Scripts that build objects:
* * * * * * *

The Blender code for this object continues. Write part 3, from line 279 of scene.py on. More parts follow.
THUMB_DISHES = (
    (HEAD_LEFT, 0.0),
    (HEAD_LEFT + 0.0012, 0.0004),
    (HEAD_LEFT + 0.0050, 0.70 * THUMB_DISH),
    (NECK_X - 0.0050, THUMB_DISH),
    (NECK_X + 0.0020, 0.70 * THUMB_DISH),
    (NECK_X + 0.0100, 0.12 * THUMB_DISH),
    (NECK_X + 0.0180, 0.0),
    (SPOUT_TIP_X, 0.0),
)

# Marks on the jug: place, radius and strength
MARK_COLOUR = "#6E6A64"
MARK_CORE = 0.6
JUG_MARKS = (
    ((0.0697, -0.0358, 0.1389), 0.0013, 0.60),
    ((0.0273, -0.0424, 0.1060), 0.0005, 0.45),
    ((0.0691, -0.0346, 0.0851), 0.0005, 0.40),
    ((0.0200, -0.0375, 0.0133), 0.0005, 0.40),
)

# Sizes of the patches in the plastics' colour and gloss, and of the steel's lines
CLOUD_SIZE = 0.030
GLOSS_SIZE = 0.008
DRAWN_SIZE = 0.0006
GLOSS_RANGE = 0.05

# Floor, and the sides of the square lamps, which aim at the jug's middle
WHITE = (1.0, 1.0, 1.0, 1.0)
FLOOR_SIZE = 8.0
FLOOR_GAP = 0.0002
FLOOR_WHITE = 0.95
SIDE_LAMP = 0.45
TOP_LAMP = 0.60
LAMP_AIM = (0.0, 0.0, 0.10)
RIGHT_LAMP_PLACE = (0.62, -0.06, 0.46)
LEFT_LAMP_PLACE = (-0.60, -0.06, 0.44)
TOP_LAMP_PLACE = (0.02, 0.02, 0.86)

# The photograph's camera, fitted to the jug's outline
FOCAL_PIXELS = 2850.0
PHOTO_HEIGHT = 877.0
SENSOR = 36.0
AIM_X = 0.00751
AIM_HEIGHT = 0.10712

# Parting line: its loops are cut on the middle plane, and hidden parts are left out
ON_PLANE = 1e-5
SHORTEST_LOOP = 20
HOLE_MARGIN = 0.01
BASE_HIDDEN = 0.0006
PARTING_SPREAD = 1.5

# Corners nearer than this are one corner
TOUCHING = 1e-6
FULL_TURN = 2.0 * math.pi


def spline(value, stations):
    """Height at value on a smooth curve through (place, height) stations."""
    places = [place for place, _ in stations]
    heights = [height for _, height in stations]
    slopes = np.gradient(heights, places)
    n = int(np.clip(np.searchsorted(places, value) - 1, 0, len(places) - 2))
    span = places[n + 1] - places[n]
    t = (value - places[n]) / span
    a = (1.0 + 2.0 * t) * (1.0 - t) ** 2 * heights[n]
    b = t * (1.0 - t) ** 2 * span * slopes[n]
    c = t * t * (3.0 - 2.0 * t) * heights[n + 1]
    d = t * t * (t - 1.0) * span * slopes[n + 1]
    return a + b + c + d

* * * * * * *

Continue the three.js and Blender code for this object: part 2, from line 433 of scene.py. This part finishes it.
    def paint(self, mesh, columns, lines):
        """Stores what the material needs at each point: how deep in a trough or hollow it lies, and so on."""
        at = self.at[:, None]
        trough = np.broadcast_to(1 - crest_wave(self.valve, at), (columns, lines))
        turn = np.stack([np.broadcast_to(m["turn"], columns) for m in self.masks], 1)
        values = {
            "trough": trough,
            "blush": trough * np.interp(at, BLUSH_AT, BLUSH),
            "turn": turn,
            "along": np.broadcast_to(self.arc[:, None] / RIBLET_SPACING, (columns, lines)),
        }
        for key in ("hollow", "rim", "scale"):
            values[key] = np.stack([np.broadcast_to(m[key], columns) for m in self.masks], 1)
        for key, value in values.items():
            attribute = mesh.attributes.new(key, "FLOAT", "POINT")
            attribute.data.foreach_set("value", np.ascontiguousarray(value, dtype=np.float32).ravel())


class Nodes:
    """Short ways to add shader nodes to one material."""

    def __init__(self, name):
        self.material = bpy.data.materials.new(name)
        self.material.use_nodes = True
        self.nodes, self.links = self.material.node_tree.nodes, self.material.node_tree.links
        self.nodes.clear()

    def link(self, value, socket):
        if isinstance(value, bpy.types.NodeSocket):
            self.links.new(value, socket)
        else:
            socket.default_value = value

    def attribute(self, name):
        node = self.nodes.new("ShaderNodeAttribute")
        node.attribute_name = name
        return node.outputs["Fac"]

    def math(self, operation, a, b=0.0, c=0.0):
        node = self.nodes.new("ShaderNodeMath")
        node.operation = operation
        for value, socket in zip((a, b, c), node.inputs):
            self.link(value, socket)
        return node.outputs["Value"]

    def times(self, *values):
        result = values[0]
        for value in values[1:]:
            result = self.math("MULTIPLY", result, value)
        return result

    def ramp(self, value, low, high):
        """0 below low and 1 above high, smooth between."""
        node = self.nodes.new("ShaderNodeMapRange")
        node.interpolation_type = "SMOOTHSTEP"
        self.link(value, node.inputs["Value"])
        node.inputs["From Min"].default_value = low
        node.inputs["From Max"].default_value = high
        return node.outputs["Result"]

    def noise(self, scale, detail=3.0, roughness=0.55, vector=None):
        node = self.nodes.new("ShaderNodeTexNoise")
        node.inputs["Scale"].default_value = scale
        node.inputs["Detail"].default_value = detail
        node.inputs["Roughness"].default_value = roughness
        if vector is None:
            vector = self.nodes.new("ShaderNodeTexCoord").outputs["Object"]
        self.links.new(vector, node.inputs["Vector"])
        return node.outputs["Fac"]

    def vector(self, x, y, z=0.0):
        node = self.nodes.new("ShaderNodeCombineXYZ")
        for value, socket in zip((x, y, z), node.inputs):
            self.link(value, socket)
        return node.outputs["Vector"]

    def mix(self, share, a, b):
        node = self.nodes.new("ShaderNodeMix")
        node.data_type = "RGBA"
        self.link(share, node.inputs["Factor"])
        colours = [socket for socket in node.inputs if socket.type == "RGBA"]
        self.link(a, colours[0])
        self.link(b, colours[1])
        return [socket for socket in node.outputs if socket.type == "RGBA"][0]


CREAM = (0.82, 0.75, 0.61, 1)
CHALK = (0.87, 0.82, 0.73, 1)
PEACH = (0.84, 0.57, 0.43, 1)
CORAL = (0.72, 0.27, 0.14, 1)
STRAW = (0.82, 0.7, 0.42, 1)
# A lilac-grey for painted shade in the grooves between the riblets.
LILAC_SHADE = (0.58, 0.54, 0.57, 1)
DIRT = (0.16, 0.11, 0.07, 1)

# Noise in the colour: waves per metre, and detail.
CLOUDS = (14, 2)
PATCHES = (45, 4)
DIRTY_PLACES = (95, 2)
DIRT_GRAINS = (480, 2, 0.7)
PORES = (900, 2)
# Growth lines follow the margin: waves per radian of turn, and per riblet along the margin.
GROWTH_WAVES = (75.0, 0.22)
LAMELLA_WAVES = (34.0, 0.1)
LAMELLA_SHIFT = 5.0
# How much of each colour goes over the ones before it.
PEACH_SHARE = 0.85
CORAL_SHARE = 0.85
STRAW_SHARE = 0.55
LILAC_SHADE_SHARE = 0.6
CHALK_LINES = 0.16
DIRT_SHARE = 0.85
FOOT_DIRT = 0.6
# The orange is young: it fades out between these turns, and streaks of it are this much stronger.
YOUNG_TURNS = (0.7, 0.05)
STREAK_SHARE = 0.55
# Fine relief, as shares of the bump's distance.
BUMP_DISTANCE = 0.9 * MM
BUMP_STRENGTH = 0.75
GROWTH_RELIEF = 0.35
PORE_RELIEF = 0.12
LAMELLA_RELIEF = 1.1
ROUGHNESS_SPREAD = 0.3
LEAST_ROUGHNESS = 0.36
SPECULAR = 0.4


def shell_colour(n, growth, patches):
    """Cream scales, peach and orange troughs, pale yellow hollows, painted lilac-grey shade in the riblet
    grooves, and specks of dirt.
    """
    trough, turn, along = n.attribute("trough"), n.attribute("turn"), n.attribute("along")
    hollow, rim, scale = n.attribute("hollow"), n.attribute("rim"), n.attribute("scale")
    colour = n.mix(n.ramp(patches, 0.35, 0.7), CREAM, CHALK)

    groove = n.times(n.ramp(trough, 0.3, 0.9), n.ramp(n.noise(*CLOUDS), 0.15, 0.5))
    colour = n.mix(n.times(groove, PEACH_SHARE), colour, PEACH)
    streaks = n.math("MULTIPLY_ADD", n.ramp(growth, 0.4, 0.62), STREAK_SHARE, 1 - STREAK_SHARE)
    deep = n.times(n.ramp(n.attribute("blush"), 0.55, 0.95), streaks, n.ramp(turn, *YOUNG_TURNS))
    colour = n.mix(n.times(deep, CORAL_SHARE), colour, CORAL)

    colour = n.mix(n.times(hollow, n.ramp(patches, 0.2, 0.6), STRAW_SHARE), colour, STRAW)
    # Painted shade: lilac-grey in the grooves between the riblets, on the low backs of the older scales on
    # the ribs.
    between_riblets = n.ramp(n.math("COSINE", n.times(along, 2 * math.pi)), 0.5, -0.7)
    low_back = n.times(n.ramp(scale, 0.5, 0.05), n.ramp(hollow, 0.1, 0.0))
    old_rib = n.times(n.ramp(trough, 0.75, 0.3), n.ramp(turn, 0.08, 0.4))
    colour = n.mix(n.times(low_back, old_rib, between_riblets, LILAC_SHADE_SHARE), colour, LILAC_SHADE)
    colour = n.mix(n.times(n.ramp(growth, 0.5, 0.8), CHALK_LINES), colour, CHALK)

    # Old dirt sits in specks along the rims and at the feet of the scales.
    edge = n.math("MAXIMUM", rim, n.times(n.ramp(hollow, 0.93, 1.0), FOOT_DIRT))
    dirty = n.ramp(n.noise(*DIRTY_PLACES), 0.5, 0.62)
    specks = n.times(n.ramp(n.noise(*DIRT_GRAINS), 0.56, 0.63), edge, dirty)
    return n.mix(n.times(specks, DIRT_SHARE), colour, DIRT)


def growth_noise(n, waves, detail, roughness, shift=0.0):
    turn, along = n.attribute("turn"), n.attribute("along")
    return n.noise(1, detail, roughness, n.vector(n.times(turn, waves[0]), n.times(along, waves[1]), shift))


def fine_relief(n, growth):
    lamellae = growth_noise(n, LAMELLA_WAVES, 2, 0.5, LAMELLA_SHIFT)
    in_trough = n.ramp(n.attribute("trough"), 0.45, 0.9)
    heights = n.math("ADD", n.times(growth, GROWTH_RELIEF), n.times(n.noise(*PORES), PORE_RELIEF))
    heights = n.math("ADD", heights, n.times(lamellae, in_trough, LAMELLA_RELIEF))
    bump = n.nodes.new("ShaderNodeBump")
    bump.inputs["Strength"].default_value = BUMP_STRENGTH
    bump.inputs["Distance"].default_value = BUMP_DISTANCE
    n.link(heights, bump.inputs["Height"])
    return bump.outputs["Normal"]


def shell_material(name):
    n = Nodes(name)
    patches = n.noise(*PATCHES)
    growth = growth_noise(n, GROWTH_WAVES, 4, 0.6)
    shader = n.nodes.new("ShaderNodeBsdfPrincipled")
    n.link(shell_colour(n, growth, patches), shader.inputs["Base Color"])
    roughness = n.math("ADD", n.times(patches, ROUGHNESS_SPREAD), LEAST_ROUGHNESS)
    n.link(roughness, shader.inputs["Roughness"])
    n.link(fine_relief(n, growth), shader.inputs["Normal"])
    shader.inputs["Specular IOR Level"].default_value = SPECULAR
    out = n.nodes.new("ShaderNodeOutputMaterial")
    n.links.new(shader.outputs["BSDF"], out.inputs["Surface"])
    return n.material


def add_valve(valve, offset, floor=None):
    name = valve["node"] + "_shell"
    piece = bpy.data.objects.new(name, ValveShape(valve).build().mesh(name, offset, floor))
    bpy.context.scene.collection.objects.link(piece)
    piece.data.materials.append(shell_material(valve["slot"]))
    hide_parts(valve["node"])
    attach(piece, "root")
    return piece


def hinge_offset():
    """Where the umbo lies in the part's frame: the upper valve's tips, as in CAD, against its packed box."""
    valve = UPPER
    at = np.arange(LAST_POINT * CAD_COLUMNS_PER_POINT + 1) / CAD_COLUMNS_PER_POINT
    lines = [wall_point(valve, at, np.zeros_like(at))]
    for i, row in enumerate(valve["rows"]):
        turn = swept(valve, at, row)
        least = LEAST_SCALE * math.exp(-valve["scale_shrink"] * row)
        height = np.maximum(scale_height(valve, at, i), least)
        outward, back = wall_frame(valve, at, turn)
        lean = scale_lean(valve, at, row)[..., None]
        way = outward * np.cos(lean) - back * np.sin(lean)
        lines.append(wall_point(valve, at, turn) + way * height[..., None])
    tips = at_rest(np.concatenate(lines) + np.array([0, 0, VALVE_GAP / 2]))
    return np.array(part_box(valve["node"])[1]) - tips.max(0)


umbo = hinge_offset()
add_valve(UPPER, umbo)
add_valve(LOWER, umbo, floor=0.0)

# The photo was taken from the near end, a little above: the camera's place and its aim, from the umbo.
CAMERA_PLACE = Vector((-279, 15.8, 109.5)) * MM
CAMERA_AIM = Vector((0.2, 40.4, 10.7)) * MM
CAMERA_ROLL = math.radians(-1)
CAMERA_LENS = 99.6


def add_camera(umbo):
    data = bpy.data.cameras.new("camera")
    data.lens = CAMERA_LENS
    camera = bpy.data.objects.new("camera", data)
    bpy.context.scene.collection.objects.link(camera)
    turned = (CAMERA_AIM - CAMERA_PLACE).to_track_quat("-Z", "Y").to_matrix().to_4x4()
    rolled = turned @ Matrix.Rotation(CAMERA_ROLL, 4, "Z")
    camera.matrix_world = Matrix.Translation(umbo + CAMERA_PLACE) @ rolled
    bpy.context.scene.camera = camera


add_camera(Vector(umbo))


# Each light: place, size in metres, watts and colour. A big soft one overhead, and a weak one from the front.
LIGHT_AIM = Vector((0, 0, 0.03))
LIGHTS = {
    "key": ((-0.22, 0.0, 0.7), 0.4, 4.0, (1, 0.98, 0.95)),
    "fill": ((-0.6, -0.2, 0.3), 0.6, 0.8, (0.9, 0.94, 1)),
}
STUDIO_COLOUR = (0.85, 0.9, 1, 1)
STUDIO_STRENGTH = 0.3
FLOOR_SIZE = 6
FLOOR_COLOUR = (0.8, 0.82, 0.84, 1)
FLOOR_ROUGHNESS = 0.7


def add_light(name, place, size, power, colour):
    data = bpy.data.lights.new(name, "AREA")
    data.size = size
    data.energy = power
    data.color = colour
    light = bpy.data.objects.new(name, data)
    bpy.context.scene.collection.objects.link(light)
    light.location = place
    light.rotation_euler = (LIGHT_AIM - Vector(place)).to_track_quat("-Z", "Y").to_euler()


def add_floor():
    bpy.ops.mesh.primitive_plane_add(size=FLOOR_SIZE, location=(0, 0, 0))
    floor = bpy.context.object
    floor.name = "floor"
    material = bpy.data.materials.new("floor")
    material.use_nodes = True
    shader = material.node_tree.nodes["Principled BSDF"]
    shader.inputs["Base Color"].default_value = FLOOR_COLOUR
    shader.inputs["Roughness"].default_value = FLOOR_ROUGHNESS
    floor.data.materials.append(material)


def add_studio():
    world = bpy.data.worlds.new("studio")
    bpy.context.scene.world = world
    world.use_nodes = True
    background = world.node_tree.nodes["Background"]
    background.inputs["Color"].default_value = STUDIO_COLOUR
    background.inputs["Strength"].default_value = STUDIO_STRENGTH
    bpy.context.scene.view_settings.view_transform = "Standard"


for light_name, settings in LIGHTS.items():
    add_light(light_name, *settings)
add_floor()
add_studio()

* * * * * * *

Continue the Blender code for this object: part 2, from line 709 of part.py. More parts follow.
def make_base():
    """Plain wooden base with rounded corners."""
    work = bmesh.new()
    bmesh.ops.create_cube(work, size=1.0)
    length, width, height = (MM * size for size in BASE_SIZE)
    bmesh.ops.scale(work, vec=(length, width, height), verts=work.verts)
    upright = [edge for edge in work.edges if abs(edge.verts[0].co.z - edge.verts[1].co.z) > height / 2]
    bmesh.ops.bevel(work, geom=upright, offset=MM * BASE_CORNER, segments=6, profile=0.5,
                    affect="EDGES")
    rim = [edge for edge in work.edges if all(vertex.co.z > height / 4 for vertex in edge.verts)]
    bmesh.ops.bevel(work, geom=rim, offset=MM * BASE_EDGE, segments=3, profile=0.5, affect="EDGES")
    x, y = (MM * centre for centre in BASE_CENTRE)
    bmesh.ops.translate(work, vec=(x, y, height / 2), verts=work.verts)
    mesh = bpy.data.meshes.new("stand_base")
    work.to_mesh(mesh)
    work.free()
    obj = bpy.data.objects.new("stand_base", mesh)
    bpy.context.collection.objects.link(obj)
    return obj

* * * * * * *

* What you have to do
Of all the lines above, how many contain the word "follow"? Give the number and nothing else.

* Full solution
3